## THE REQUEST
Identify all lines of the data containing the string "Continue" and copy them.

----- INPUT -----

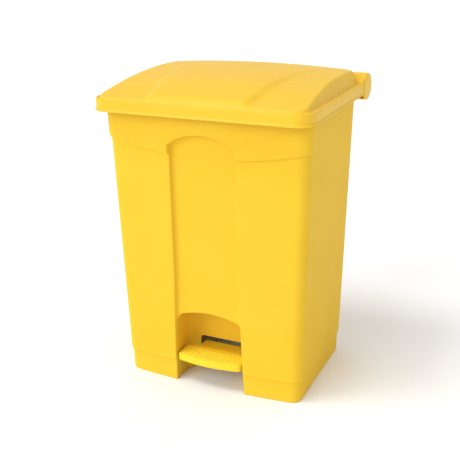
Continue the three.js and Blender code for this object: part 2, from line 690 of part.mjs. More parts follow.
// A bracket under the bin's floor that carries one end of the lever's axle.
function axleBracket(side) {
  const top = FLOOR_UNDER - 0.4;
  const eye = 12;
  const shape = new THREE.Shape();
  shape.moveTo(LEVER_Y - 24, top);
  shape.lineTo(LEVER_Y - 24, top - 6);
  shape.lineTo(LEVER_Y - eye, LEVER_Z);
  shape.absarc(LEVER_Y, LEVER_Z, eye, Math.PI, 0, false);
  shape.lineTo(LEVER_Y + 24, top - 6);
  shape.lineTo(LEVER_Y + 24, top);
  const x0 = side * BRACKET_X - BRACKET_HALF;
  let bracket = solid(alongX(shape, x0, x0 + 2 * BRACKET_HALF, 6));
  const [f0, f1] = side > 0 ? [x0, x0 + 30] : [x0 - 20, x0 + 10];
  bracket = bracket.add(solid(box(f0, f1, LEVER_Y - 24, LEVER_Y + 24, top - 4, top)));
  bracket = bracket.subtract(solid(shaft(x0 - 1, x0 + 11, LEVER_Y, LEVER_Z, 8.4)));
  for (const y of [LEVER_Y - 16, LEVER_Y + 16]) {
    bracket = bracket.subtract(solid(post(side * 64, y, top - 10, top + 5, 2.5, 12)));
  }
  return bracket;
}

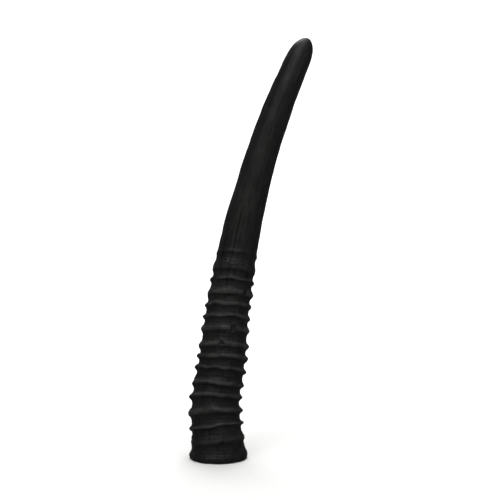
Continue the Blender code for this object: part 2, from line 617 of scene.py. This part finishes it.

-----

## EXPECTED ANSWER
Continue the three.js and Blender code for this object: part 2, from line 690 of part.mjs. More parts follow.
Continue the Blender code for this object: part 2, from line 617 of scene.py. This part finishes it.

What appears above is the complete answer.